* _RAW RECORDS_:
* START *

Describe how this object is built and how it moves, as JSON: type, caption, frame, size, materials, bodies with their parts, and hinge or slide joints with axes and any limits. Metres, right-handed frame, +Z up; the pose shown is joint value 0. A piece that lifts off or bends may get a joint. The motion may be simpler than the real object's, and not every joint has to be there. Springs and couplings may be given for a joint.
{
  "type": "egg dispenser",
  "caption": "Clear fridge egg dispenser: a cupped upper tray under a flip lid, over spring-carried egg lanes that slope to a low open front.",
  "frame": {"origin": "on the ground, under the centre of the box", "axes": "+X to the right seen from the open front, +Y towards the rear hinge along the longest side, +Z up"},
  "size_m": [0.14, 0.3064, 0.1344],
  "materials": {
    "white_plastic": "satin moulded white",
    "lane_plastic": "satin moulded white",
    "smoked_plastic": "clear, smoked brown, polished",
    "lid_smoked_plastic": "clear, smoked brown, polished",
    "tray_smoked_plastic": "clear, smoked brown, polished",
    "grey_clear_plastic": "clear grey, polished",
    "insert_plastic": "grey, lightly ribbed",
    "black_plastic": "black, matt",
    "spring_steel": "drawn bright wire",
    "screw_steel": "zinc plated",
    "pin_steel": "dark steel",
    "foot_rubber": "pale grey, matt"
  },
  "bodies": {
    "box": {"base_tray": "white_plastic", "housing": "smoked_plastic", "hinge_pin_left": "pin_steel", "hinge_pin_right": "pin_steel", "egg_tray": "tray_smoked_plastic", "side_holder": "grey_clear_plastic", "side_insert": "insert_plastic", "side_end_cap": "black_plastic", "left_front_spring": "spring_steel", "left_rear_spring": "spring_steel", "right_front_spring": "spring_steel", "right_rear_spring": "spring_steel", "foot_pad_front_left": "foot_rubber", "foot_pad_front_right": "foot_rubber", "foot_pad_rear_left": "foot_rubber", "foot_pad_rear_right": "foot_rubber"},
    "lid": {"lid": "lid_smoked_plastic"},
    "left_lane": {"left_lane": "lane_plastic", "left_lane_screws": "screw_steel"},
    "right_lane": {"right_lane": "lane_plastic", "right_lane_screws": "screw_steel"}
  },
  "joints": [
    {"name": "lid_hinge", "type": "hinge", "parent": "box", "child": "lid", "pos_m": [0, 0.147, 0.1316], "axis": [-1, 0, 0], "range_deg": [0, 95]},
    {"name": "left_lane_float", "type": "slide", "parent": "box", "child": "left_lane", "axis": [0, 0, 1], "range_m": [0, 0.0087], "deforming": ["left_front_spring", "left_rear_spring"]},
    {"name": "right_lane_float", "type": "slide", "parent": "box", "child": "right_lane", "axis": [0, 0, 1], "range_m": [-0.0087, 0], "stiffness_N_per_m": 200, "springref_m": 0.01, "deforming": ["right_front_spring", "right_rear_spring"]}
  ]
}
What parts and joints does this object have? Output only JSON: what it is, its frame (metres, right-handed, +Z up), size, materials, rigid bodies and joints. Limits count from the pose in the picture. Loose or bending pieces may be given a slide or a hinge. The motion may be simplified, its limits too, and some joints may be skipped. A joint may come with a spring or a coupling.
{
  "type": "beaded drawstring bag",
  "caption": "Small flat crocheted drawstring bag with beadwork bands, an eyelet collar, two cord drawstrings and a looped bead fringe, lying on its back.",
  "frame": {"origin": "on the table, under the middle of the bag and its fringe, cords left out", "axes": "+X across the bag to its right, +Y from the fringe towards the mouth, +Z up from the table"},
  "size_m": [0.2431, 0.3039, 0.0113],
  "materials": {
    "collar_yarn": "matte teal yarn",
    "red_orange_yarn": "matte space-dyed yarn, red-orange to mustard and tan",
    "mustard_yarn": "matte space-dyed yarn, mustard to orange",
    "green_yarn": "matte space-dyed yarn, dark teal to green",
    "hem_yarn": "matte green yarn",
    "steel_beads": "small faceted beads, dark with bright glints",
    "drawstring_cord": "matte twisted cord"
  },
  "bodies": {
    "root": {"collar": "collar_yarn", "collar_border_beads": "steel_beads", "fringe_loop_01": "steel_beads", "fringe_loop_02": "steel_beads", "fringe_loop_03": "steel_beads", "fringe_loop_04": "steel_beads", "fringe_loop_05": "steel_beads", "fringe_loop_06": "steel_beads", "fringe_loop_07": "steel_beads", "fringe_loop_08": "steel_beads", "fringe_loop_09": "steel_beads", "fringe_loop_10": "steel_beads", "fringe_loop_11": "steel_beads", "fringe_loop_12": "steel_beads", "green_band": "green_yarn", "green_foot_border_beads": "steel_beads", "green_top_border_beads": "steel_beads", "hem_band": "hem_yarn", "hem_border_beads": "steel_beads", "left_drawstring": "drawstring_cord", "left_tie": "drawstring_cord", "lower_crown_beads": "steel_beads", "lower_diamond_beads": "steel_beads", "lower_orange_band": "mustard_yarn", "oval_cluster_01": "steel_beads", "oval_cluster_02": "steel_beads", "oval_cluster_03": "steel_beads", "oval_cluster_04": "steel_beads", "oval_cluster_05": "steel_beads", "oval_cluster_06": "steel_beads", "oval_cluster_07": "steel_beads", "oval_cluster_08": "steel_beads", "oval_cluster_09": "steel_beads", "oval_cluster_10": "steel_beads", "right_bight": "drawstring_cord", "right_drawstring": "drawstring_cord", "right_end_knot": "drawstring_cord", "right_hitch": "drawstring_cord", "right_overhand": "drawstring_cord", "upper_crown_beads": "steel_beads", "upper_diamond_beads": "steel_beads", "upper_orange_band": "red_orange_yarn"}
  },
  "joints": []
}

* END *

* _EXERCISE PROMPT_: Gather each line in these records that contains the string "this".

* _CORRECT OUTPUT_:
Describe how this object is built and how it moves, as JSON: type, caption, frame, size, materials, bodies with their parts, and hinge or slide joints with axes and any limits. Metres, right-handed frame, +Z up; the pose shown is joint value 0. A piece that lifts off or bends may get a joint. The motion may be simpler than the real object's, and not every joint has to be there. Springs and couplings may be given for a joint.
What parts and joints does this object have? Output only JSON: what it is, its frame (metres, right-handed, +Z up), size, materials, rigid bodies and joints. Limits count from the pose in the picture. Loose or bending pieces may be given a slide or a hinge. The motion may be simplified, its limits too, and some joints may be skipped. A joint may come with a spring or a coupling.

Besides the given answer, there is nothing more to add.